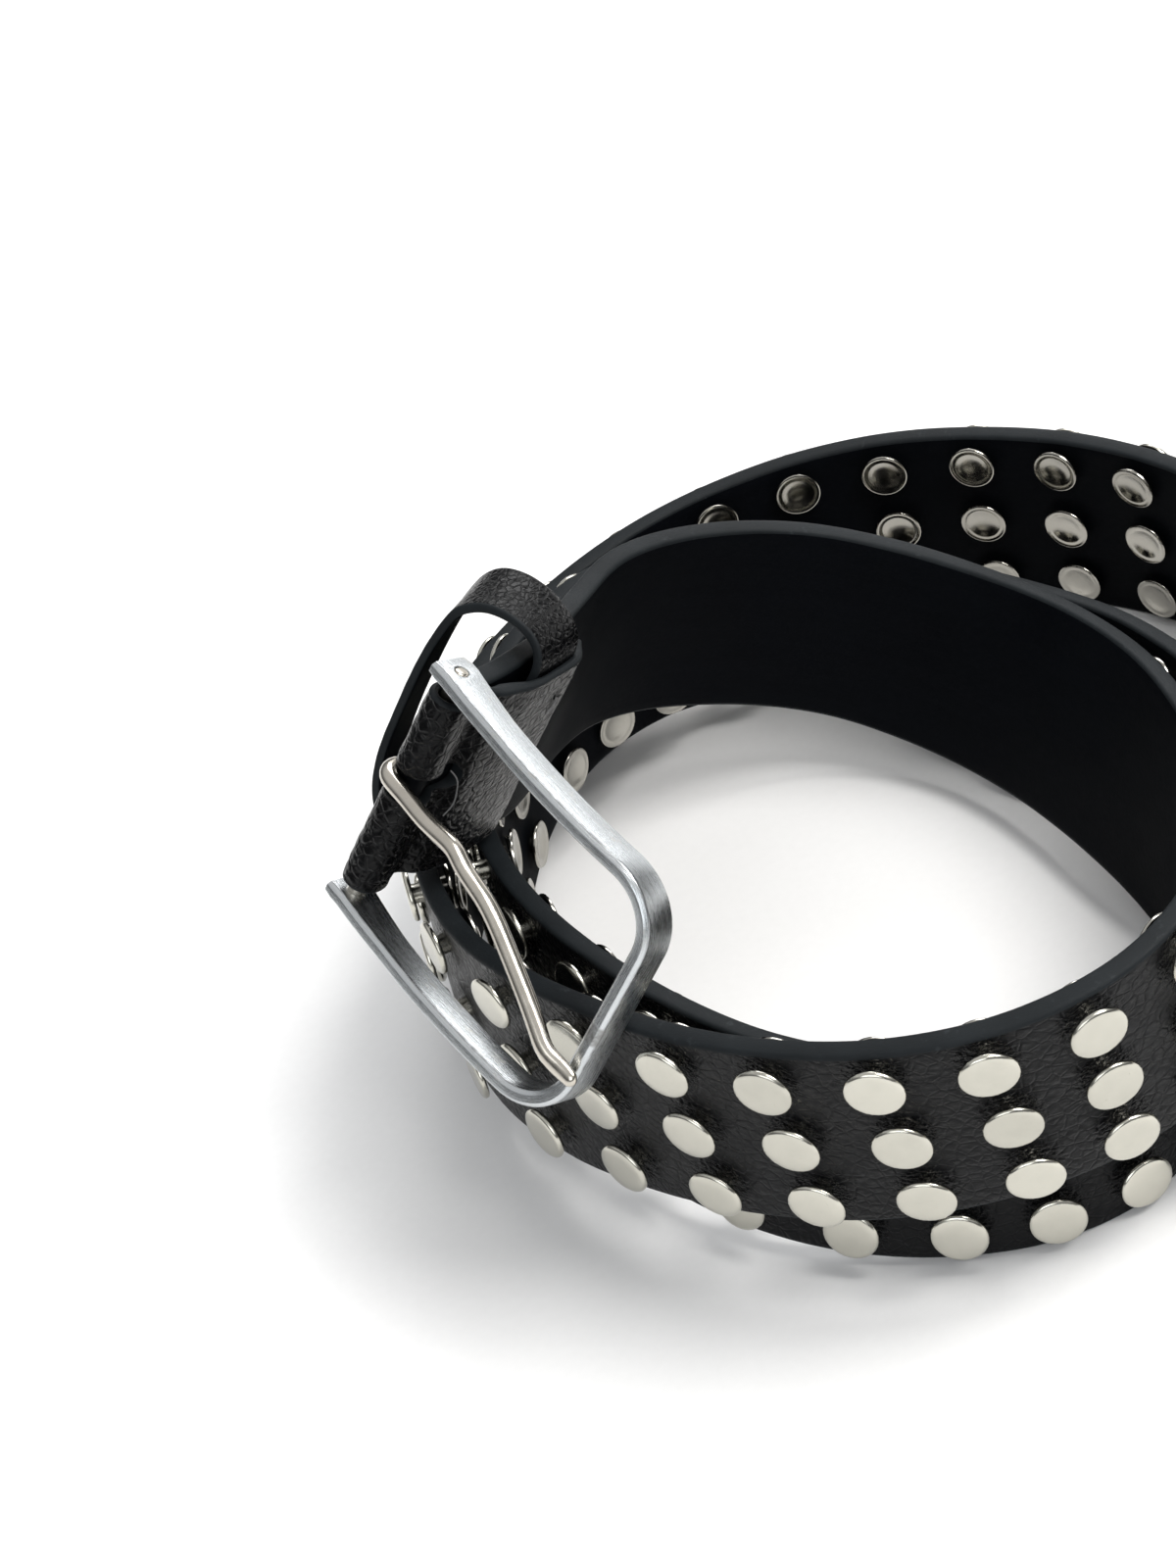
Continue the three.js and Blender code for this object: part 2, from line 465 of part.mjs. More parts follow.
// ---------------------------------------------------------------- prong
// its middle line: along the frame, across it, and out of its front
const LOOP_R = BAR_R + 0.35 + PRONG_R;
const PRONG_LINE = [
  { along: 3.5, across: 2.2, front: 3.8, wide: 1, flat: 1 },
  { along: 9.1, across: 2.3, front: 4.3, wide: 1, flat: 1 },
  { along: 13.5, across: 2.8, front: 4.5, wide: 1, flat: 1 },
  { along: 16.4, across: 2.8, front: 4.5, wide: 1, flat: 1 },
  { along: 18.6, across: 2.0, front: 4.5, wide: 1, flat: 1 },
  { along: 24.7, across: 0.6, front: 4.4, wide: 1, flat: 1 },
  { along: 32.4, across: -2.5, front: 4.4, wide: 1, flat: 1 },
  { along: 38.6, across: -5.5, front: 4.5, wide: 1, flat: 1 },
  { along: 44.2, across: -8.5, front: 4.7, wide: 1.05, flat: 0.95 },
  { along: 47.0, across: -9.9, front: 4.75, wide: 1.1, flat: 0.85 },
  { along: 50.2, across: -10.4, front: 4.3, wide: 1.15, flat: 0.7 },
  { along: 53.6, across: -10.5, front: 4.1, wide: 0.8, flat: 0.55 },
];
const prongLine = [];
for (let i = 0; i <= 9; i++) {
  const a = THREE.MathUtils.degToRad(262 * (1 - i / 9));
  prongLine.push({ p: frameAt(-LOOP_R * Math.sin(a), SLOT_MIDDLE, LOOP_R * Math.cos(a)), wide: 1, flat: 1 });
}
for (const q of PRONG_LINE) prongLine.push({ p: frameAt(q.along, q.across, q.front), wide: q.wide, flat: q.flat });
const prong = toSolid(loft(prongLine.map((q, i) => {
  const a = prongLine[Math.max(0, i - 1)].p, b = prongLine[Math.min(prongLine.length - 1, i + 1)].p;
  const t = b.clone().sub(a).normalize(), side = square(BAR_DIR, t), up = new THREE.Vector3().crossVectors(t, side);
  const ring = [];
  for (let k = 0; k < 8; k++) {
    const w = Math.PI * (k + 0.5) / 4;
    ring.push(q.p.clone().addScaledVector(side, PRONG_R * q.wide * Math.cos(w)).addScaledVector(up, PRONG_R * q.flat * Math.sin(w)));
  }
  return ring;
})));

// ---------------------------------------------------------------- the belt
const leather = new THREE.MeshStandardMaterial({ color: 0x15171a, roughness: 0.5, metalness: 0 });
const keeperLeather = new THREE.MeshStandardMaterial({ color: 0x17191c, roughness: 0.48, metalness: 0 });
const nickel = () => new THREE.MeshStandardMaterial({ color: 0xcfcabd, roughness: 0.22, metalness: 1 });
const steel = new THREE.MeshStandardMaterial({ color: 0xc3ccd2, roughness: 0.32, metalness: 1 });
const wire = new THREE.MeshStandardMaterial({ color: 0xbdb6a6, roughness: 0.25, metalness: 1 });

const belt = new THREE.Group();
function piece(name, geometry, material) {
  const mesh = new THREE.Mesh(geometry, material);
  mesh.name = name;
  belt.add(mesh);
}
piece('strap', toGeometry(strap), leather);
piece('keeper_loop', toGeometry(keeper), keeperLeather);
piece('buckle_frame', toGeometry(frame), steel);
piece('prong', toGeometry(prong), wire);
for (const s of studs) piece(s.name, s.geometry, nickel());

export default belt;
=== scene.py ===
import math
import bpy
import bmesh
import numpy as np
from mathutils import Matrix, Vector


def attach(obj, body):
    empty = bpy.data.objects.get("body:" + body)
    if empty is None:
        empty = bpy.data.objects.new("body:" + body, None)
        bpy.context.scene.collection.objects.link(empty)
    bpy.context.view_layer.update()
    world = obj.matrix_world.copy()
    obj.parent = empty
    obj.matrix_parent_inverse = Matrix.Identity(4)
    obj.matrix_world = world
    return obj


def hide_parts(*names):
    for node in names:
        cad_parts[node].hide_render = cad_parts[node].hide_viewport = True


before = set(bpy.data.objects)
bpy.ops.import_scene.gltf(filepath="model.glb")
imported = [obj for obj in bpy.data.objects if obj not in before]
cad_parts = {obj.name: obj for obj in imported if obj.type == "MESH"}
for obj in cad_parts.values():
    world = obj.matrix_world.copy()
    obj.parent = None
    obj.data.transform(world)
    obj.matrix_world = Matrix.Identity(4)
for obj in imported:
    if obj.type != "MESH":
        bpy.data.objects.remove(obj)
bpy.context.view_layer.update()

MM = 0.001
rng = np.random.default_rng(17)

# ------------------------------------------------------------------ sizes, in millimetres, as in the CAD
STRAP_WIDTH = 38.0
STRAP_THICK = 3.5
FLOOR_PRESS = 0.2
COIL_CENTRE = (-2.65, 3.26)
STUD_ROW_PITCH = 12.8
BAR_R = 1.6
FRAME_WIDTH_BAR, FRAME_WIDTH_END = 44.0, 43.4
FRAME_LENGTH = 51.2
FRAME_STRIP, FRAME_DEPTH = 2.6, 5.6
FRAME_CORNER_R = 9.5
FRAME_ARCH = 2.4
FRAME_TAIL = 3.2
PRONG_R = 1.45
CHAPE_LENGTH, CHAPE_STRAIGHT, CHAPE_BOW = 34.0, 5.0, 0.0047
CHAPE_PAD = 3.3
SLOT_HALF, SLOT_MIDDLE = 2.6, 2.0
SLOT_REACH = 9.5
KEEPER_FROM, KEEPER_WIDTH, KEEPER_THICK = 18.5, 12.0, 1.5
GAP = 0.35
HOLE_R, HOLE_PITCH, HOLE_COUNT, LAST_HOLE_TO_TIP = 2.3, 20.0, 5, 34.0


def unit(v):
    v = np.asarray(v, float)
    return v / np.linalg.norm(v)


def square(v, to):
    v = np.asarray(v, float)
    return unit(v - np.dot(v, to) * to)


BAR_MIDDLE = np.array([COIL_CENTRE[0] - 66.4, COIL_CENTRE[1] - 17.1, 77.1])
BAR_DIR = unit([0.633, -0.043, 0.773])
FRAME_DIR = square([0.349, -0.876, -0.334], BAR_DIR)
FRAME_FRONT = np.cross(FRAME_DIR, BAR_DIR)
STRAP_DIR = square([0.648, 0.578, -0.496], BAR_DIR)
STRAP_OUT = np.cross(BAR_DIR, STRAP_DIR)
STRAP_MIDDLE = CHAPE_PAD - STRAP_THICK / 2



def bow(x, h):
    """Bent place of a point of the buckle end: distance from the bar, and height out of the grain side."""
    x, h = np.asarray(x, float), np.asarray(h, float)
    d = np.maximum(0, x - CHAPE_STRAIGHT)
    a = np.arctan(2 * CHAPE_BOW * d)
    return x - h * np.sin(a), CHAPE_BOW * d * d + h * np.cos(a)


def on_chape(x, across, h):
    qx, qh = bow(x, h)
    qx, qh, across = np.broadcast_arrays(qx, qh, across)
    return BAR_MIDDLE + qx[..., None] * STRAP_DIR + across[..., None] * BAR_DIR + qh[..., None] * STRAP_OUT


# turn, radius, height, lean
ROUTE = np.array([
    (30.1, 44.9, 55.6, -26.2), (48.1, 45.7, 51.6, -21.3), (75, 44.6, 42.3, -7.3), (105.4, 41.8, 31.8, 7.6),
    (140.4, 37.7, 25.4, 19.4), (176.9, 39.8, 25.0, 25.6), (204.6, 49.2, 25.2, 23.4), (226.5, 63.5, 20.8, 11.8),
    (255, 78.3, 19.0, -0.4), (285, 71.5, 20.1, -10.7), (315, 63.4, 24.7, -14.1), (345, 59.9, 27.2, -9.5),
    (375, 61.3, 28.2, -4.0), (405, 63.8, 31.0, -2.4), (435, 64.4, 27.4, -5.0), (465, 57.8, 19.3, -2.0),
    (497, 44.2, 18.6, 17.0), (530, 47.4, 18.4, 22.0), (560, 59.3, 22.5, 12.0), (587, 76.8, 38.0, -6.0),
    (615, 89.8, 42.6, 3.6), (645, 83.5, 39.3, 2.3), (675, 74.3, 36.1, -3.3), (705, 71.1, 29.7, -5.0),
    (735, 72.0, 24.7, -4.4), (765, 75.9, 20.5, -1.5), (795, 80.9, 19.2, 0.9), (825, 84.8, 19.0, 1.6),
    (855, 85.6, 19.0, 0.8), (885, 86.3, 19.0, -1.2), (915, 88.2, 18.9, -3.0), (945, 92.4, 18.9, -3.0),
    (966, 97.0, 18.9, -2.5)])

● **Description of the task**
Proceeding from the line containing "bpy.data.objects.remove(obj)" through the line containing "rng = np.random.default_rng(17)", transcribe the lines above exactly, both end lines included.

● **Result for this task**
        bpy.data.objects.remove(obj)
bpy.context.view_layer.update()

MM = 0.001
rng = np.random.default_rng(17)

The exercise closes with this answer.